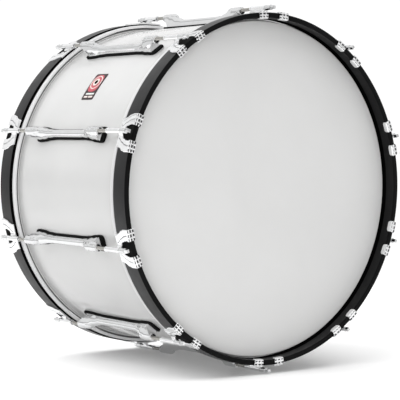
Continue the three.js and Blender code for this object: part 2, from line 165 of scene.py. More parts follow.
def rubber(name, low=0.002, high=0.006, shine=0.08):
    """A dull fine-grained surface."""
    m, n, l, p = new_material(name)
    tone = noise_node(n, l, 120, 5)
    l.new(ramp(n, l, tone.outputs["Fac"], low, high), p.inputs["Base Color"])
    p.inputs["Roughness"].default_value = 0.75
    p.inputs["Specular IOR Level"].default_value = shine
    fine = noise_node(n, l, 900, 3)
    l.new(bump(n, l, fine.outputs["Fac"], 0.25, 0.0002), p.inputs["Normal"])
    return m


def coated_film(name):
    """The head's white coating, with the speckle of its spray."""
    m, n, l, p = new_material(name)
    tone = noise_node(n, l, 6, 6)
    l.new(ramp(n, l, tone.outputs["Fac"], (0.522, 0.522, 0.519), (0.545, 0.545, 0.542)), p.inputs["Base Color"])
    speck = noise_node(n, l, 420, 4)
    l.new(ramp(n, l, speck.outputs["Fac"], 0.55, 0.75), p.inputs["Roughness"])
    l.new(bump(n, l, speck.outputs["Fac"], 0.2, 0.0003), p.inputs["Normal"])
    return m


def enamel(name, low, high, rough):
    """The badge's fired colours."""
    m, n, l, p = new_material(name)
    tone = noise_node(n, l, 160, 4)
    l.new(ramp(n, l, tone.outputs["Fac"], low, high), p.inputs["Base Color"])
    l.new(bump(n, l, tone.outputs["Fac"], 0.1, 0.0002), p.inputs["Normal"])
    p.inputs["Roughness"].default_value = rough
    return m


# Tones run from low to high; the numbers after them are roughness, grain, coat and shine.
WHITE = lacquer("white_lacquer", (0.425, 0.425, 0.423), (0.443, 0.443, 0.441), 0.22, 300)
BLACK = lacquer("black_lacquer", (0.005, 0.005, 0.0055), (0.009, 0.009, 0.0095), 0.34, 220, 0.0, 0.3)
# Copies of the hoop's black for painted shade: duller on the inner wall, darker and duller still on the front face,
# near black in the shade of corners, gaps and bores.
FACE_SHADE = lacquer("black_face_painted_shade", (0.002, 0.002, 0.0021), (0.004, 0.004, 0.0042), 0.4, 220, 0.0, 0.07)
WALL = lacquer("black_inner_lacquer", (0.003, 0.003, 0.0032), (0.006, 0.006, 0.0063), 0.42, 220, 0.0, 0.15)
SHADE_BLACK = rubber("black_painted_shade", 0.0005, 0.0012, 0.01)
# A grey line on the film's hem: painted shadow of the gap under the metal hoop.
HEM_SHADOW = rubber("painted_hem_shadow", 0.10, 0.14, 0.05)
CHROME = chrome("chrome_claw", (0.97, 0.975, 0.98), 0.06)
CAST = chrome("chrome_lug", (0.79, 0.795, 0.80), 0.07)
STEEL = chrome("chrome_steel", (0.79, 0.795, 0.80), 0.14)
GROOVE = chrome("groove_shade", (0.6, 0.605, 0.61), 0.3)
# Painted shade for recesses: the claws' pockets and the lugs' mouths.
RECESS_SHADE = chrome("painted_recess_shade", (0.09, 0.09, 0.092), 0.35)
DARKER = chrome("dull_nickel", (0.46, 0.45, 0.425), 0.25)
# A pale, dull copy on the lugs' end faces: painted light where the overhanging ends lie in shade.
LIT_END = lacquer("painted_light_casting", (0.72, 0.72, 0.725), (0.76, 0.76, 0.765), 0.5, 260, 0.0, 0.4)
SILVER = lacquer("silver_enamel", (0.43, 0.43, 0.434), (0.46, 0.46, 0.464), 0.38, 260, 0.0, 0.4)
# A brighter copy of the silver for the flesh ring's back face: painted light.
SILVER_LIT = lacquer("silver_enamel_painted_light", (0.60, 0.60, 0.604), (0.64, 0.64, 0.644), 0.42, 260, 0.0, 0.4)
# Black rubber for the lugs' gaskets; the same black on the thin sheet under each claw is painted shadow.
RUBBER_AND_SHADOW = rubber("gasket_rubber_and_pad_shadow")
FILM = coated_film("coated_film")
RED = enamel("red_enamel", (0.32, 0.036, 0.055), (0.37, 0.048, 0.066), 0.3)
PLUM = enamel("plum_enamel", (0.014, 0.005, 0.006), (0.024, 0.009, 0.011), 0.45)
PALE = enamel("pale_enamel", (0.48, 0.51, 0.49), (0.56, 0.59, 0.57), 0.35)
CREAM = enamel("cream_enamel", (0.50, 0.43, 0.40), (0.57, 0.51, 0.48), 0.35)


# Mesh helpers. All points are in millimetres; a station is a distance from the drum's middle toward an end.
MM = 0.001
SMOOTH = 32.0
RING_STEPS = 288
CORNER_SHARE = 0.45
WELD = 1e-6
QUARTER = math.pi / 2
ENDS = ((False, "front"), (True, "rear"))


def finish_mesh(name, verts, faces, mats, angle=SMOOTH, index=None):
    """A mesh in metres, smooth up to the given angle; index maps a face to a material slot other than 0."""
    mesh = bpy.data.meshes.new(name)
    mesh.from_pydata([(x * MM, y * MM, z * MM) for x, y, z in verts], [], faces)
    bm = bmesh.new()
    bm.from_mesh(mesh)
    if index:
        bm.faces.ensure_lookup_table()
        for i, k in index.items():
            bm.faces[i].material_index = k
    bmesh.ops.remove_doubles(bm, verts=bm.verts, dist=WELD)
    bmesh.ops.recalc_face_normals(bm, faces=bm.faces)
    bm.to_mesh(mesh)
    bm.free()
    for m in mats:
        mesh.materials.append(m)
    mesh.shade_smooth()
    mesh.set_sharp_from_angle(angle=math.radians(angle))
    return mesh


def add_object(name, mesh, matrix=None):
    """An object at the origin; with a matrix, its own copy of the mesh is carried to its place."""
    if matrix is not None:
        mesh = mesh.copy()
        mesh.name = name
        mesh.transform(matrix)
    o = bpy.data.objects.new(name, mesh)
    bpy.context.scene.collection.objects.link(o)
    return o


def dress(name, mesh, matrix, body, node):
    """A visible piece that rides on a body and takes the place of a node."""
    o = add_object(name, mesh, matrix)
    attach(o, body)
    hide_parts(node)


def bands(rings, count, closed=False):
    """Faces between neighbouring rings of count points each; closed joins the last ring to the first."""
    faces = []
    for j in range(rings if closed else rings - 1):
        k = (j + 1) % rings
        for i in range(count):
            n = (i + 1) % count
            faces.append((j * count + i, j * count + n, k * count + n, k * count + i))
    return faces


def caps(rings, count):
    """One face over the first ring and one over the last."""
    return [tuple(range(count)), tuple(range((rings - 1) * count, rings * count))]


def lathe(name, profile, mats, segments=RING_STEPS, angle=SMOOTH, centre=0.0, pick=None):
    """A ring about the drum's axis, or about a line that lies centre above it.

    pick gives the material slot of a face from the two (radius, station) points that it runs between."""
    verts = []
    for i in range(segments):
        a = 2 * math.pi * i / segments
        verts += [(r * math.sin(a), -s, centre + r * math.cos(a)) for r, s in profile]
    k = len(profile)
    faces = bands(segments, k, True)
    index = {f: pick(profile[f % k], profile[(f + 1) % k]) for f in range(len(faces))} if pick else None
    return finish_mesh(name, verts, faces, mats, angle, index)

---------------

Problem —
Take the lines above and print them exactly.

Solution to this task —
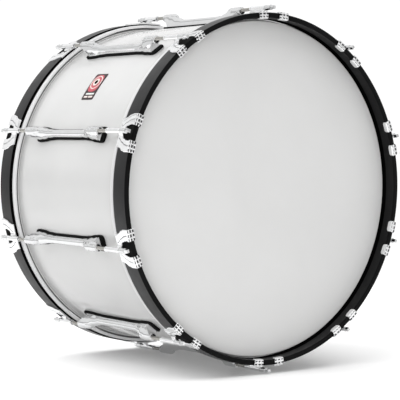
Continue the three.js and Blender code for this object: part 2, from line 165 of scene.py. More parts follow.
def rubber(name, low=0.002, high=0.006, shine=0.08):
    """A dull fine-grained surface."""
    m, n, l, p = new_material(name)
    tone = noise_node(n, l, 120, 5)
    l.new(ramp(n, l, tone.outputs["Fac"], low, high), p.inputs["Base Color"])
    p.inputs["Roughness"].default_value = 0.75
    p.inputs["Specular IOR Level"].default_value = shine
    fine = noise_node(n, l, 900, 3)
    l.new(bump(n, l, fine.outputs["Fac"], 0.25, 0.0002), p.inputs["Normal"])
    return m


def coated_film(name):
    """The head's white coating, with the speckle of its spray."""
    m, n, l, p = new_material(name)
    tone = noise_node(n, l, 6, 6)
    l.new(ramp(n, l, tone.outputs["Fac"], (0.522, 0.522, 0.519), (0.545, 0.545, 0.542)), p.inputs["Base Color"])
    speck = noise_node(n, l, 420, 4)
    l.new(ramp(n, l, speck.outputs["Fac"], 0.55, 0.75), p.inputs["Roughness"])
    l.new(bump(n, l, speck.outputs["Fac"], 0.2, 0.0003), p.inputs["Normal"])
    return m


def enamel(name, low, high, rough):
    """The badge's fired colours."""
    m, n, l, p = new_material(name)
    tone = noise_node(n, l, 160, 4)
    l.new(ramp(n, l, tone.outputs["Fac"], low, high), p.inputs["Base Color"])
    l.new(bump(n, l, tone.outputs["Fac"], 0.1, 0.0002), p.inputs["Normal"])
    p.inputs["Roughness"].default_value = rough
    return m


# Tones run from low to high; the numbers after them are roughness, grain, coat and shine.
WHITE = lacquer("white_lacquer", (0.425, 0.425, 0.423), (0.443, 0.443, 0.441), 0.22, 300)
BLACK = lacquer("black_lacquer", (0.005, 0.005, 0.0055), (0.009, 0.009, 0.0095), 0.34, 220, 0.0, 0.3)
# Copies of the hoop's black for painted shade: duller on the inner wall, darker and duller still on the front face,
# near black in the shade of corners, gaps and bores.
FACE_SHADE = lacquer("black_face_painted_shade", (0.002, 0.002, 0.0021), (0.004, 0.004, 0.0042), 0.4, 220, 0.0, 0.07)
WALL = lacquer("black_inner_lacquer", (0.003, 0.003, 0.0032), (0.006, 0.006, 0.0063), 0.42, 220, 0.0, 0.15)
SHADE_BLACK = rubber("black_painted_shade", 0.0005, 0.0012, 0.01)
# A grey line on the film's hem: painted shadow of the gap under the metal hoop.
HEM_SHADOW = rubber("painted_hem_shadow", 0.10, 0.14, 0.05)
CHROME = chrome("chrome_claw", (0.97, 0.975, 0.98), 0.06)
CAST = chrome("chrome_lug", (0.79, 0.795, 0.80), 0.07)
STEEL = chrome("chrome_steel", (0.79, 0.795, 0.80), 0.14)
GROOVE = chrome("groove_shade", (0.6, 0.605, 0.61), 0.3)
# Painted shade for recesses: the claws' pockets and the lugs' mouths.
RECESS_SHADE = chrome("painted_recess_shade", (0.09, 0.09, 0.092), 0.35)
DARKER = chrome("dull_nickel", (0.46, 0.45, 0.425), 0.25)
# A pale, dull copy on the lugs' end faces: painted light where the overhanging ends lie in shade.
LIT_END = lacquer("painted_light_casting", (0.72, 0.72, 0.725), (0.76, 0.76, 0.765), 0.5, 260, 0.0, 0.4)
SILVER = lacquer("silver_enamel", (0.43, 0.43, 0.434), (0.46, 0.46, 0.464), 0.38, 260, 0.0, 0.4)
# A brighter copy of the silver for the flesh ring's back face: painted light.
SILVER_LIT = lacquer("silver_enamel_painted_light", (0.60, 0.60, 0.604), (0.64, 0.64, 0.644), 0.42, 260, 0.0, 0.4)
# Black rubber for the lugs' gaskets; the same black on the thin sheet under each claw is painted shadow.
RUBBER_AND_SHADOW = rubber("gasket_rubber_and_pad_shadow")
FILM = coated_film("coated_film")
RED = enamel("red_enamel", (0.32, 0.036, 0.055), (0.37, 0.048, 0.066), 0.3)
PLUM = enamel("plum_enamel", (0.014, 0.005, 0.006), (0.024, 0.009, 0.011), 0.45)
PALE = enamel("pale_enamel", (0.48, 0.51, 0.49), (0.56, 0.59, 0.57), 0.35)
CREAM = enamel("cream_enamel", (0.50, 0.43, 0.40), (0.57, 0.51, 0.48), 0.35)


# Mesh helpers. All points are in millimetres; a station is a distance from the drum's middle toward an end.
MM = 0.001
SMOOTH = 32.0
RING_STEPS = 288
CORNER_SHARE = 0.45
WELD = 1e-6
QUARTER = math.pi / 2
ENDS = ((False, "front"), (True, "rear"))


def finish_mesh(name, verts, faces, mats, angle=SMOOTH, index=None):
    """A mesh in metres, smooth up to the given angle; index maps a face to a material slot other than 0."""
    mesh = bpy.data.meshes.new(name)
    mesh.from_pydata([(x * MM, y * MM, z * MM) for x, y, z in verts], [], faces)
    bm = bmesh.new()
    bm.from_mesh(mesh)
    if index:
        bm.faces.ensure_lookup_table()
        for i, k in index.items():
            bm.faces[i].material_index = k
    bmesh.ops.remove_doubles(bm, verts=bm.verts, dist=WELD)
    bmesh.ops.recalc_face_normals(bm, faces=bm.faces)
    bm.to_mesh(mesh)
    bm.free()
    for m in mats:
        mesh.materials.append(m)
    mesh.shade_smooth()
    mesh.set_sharp_from_angle(angle=math.radians(angle))
    return mesh


def add_object(name, mesh, matrix=None):
    """An object at the origin; with a matrix, its own copy of the mesh is carried to its place."""
    if matrix is not None:
        mesh = mesh.copy()
        mesh.name = name
        mesh.transform(matrix)
    o = bpy.data.objects.new(name, mesh)
    bpy.context.scene.collection.objects.link(o)
    return o


def dress(name, mesh, matrix, body, node):
    """A visible piece that rides on a body and takes the place of a node."""
    o = add_object(name, mesh, matrix)
    attach(o, body)
    hide_parts(node)


def bands(rings, count, closed=False):
    """Faces between neighbouring rings of count points each; closed joins the last ring to the first."""
    faces = []
    for j in range(rings if closed else rings - 1):
        k = (j + 1) % rings
        for i in range(count):
            n = (i + 1) % count
            faces.append((j * count + i, j * count + n, k * count + n, k * count + i))
    return faces


def caps(rings, count):
    """One face over the first ring and one over the last."""
    return [tuple(range(count)), tuple(range((rings - 1) * count, rings * count))]


def lathe(name, profile, mats, segments=RING_STEPS, angle=SMOOTH, centre=0.0, pick=None):
    """A ring about the drum's axis, or about a line that lies centre above it.

    pick gives the material slot of a face from the two (radius, station) points that it runs between."""
    verts = []
    for i in range(segments):
        a = 2 * math.pi * i / segments
        verts += [(r * math.sin(a), -s, centre + r * math.cos(a)) for r, s in profile]
    k = len(profile)
    faces = bands(segments, k, True)
    index = {f: pick(profile[f % k], profile[(f + 1) % k]) for f in range(len(faces))} if pick else None
    return finish_mesh(name, verts, faces, mats, angle, index)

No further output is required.